Others take a moment out of the humid heat to wander around the various exhibits.  Dior was my favourite choice.  It was interesting to see how creative geniuses started, how their art evolved over time and how all the pieces were created.







Saturday, September 28, 2013

Ni Hao Shanghai

Jet lag and last nights introduction to Shanghai night life had taken its toll and left me craving grease. Dim Sum, which can only be described as the East's version of Spanish Tapas, was the answer. Jasmine Tea, Turnip Cakes, Xiaolongbao (Shanghai's famous soup dumplings), Hot and Sour Soup, Roasted Duck, Pork Belly; it was all delicious.

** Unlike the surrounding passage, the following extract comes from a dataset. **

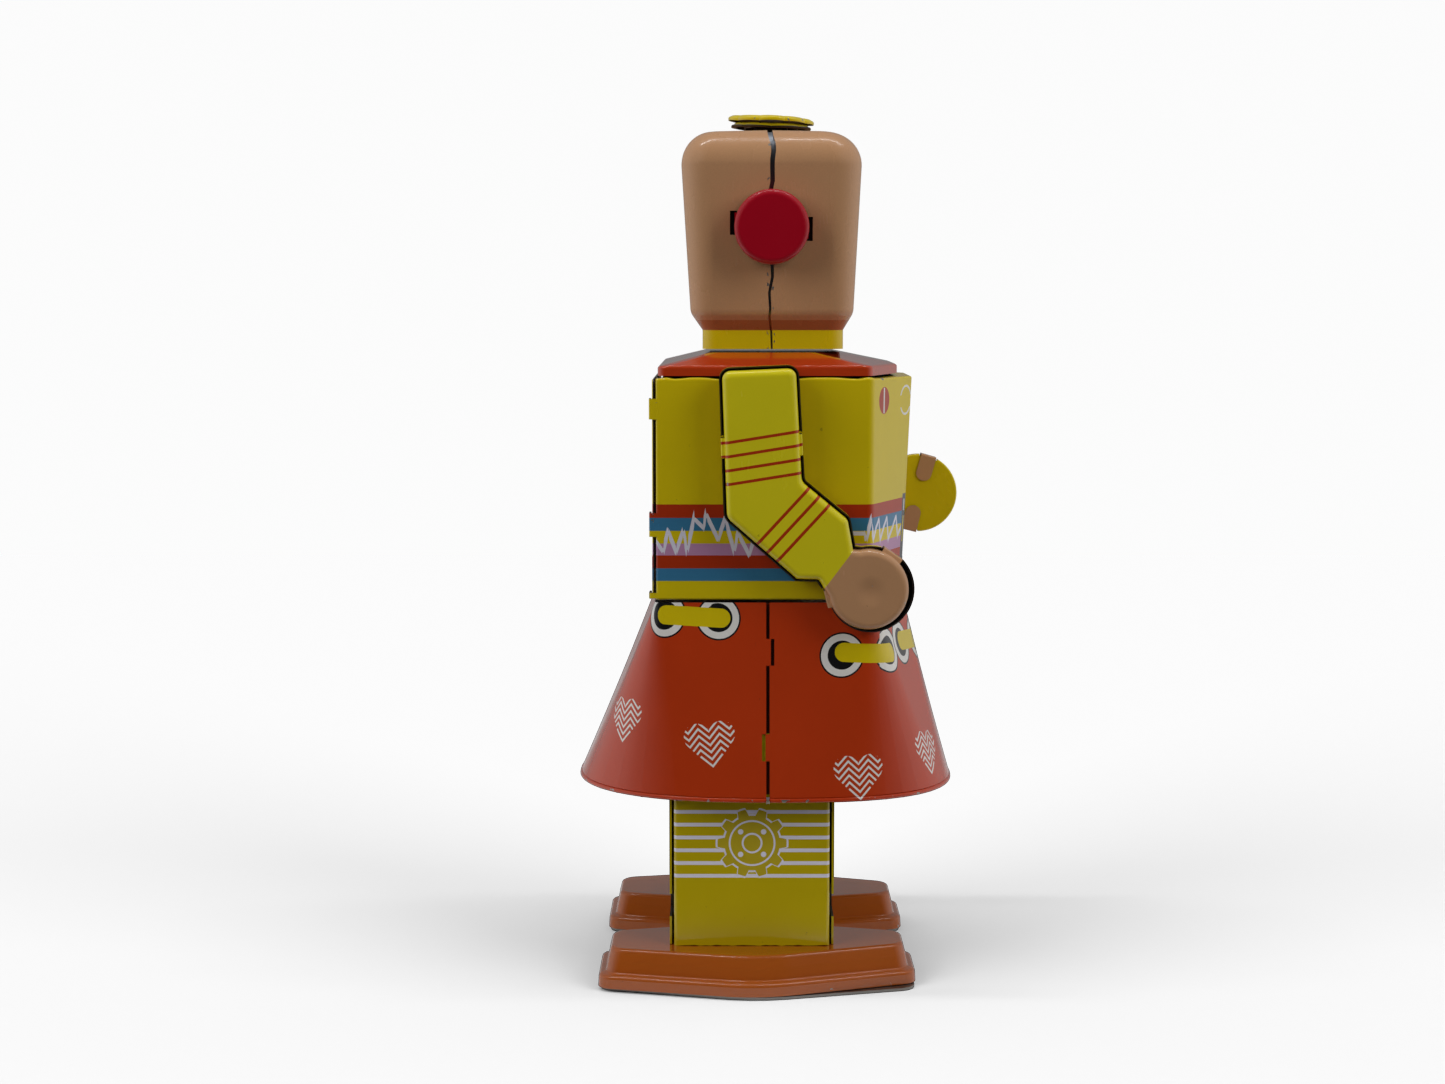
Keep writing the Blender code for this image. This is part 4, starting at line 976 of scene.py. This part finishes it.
def torso_shell():
    low, high = WRAP[0].z, WRAP[1].z
    half, rear = WRAP[1].x, WRAP[1].y
    profile = rounded([(1.5, low, 0), (0, low, 0.5), (0, high, 0.5), (3.4, high, 0)], 5, False)
    rings = []
    widest = None
    for inset, z in dense(profile, 6.0):
        chest_y = CHEST_LOW_Y + (CHEST_TOP_Y - CHEST_LOW_Y) * (z - low) / (high - low)
        side, bend = half - inset, BEND_Y + 0.3 * inset
        right = [(-side + 2.0, rear, 0), (-side, rear, 0.45), (-side, bend, 1.6),
                 (-CHEST_HALF, chest_y + inset, 1.2)]
        path = rounded(right + [(-u, v, r) for u, v, r in reversed(right)], closed=False)
        widest = widest or path
        lift = max(0.0, (z - high + 1.2) / 1.2)
        rings.append([(u, v, z + lift * fold_ripple(v)) for u, v in dense(path, 1.5, like=widest)])
    bores = [turned([(23.0, radius), (27.0, radius)], 32, axis)
             for radius, axis in ((1.9, SHOULDER), (1.9, SHOULDER), (2.2, WINDING))]
    mirrored(bores[0])
    finishes = [TORSO_TIN, RAW_EDGE, DARK_TIN]
    piece("torso_shell", open_loft(rings), TORSO, finishes, "yellow_tin", ("torso_wrap",), SHEET, bores)


def back_panel():
    inset = 0.35
    left, right = BACK[0].x + inset, BACK[1].x - inset
    outline = rounded([(left, BACK[0].z, 0.8), (right, BACK[0].z, 0.8), (right, BACK[1].z, 0.8),
                       (left, BACK[1].z, 0.8)], 5)
    rings = []
    for behind, margin in ((0.4, 0), (0.15, 0), (0, -0.15)):
        rings.append([(u, BACK[1].y - behind, v) for u, v in grown(outline, margin)])
    bm = faced_out(loft(rings, caps=(True, True)))
    for face in bm.faces:
        face.material_index = 1 if abs(face.normal.y) < 0.5 else 0
    piece("back_plate", bm, TORSO, [TORSO_TIN, RAW_EDGE], "yellow_tin", ("torso_back_panel",))


def back_tabs():
    """The side sheet's tabs, which pass out behind the back plate and are bent flat on it."""
    half, behind = WRAP[1].x - 0.02, BACK[1].y + 0.55
    path = rounded([(half, WRAP[1].y - 0.9, 0), (half, behind, 0.3), (half - 3.4, behind, 0)], 4, False)
    strips = []
    for sign in (-1, 1):
        for ends in BACK_TAB_ENDS:
            strips.append(open_loft([level(path, z) for z in ends]))
            on_side(sign, strips[-1:])
    finishes = [TORSO_TIN, RAW_EDGE, TORSO_TIN]
    piece("back_plate_tabs", joined(strips), TORSO, finishes, "yellow_tin", sheet=0.35)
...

Yuyuan Garden was my first experience of Chinese architecture sat on water.  It was very picturesque.


Inside the rockeries was a tea house, where we sat and went through the chinese ritual of drinking tea.


The Lychee tea was my favourite; known to be good for the stomach.  Apt considering the delicate state of my stomach following last nights drinks.  I also liked the concept of the teas that bloomed in the cup, although the taste wasn't my cup of tea.


The Chinese culture is heavily into ornaments, objects and animals that symbolise certain meanings.  Sat with us on the table whilst we drank our tea was the Bull Frog with a coin in its mouth; symbolising wealth.




There was also an abundant amount of Koi swimming in the ponds.  The Chinese believe that Koi symbolise good fortune and prosperity.



As I wandered around Shanghai, I realised that the Chinese were quite quirky.  They were perfectly happy to leave their laundry, (hopefully clean, although you can never be sure) hanging openly in public spaces.  I even got a picture of one lady hanging out her fish...


There was also the parading of disabled people, which I found quite shocking.  One man was carting around another without limbs to soulful music in an attempt to get cash from those passing by.


The hardest thing to get used to was this incessant need for the Chinese to spit.  Hearing the sound of them clearing their throat from deep down and then horking it out, always got the gag reflexes going.  An eye opening and interesting first day in Shanghai.